Only the lines from the line with "Model this object" through the line with "GAP_CLOCK = (30.0, 150.0, 270.0)" should be copied, exactly as they appear, with both ends kept.

> [EXCERPTED DATA]
══════════

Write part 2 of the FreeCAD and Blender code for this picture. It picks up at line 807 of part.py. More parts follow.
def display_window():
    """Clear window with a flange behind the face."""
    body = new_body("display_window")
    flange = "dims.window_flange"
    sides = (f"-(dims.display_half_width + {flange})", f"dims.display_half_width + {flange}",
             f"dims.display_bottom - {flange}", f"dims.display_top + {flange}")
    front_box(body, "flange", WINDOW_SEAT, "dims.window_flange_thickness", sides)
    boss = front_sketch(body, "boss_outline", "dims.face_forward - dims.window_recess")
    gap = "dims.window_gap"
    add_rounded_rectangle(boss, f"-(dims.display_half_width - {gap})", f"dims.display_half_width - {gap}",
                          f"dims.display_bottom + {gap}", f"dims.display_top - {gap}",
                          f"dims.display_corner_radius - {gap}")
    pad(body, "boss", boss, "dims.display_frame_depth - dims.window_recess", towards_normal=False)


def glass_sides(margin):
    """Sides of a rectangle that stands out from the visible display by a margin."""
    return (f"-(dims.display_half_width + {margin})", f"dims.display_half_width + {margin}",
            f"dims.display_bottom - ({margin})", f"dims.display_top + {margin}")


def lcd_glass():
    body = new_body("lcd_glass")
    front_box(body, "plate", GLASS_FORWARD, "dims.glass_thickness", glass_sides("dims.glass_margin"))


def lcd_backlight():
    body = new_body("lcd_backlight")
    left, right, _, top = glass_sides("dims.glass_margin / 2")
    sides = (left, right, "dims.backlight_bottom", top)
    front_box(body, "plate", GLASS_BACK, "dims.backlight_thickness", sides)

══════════

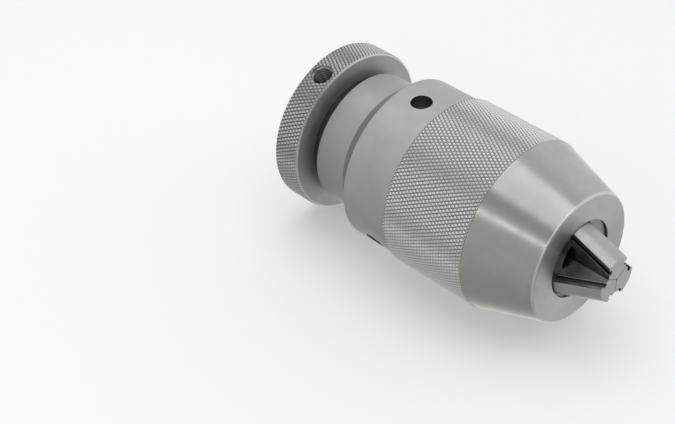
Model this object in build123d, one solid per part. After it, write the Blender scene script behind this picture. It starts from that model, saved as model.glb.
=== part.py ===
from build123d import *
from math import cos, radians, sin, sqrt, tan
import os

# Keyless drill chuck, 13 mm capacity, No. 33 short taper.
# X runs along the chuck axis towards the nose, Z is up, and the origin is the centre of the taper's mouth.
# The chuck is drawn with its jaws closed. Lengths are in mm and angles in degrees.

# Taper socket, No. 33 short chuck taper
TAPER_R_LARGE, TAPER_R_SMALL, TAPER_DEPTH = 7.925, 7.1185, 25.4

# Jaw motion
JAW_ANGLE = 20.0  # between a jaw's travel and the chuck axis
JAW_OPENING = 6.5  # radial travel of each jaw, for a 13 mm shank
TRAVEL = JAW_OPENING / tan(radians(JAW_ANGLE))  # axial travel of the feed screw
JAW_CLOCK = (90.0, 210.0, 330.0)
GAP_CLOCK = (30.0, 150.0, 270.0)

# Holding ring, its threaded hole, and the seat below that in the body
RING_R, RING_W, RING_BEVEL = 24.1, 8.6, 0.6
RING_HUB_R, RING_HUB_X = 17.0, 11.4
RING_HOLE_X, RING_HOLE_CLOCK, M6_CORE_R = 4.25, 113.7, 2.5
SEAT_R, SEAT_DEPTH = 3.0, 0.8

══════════

> [FINAL RESULT]
Model this object in build123d, one solid per part. After it, write the Blender scene script behind this picture. It starts from that model, saved as model.glb.
=== part.py ===
from build123d import *
from math import cos, radians, sin, sqrt, tan
import os

# Keyless drill chuck, 13 mm capacity, No. 33 short taper.
# X runs along the chuck axis towards the nose, Z is up, and the origin is the centre of the taper's mouth.
# The chuck is drawn with its jaws closed. Lengths are in mm and angles in degrees.

# Taper socket, No. 33 short chuck taper
TAPER_R_LARGE, TAPER_R_SMALL, TAPER_DEPTH = 7.925, 7.1185, 25.4

# Jaw motion
JAW_ANGLE = 20.0  # between a jaw's travel and the chuck axis
JAW_OPENING = 6.5  # radial travel of each jaw, for a 13 mm shank
TRAVEL = JAW_OPENING / tan(radians(JAW_ANGLE))  # axial travel of the feed screw
JAW_CLOCK = (90.0, 210.0, 330.0)
GAP_CLOCK = (30.0, 150.0, 270.0)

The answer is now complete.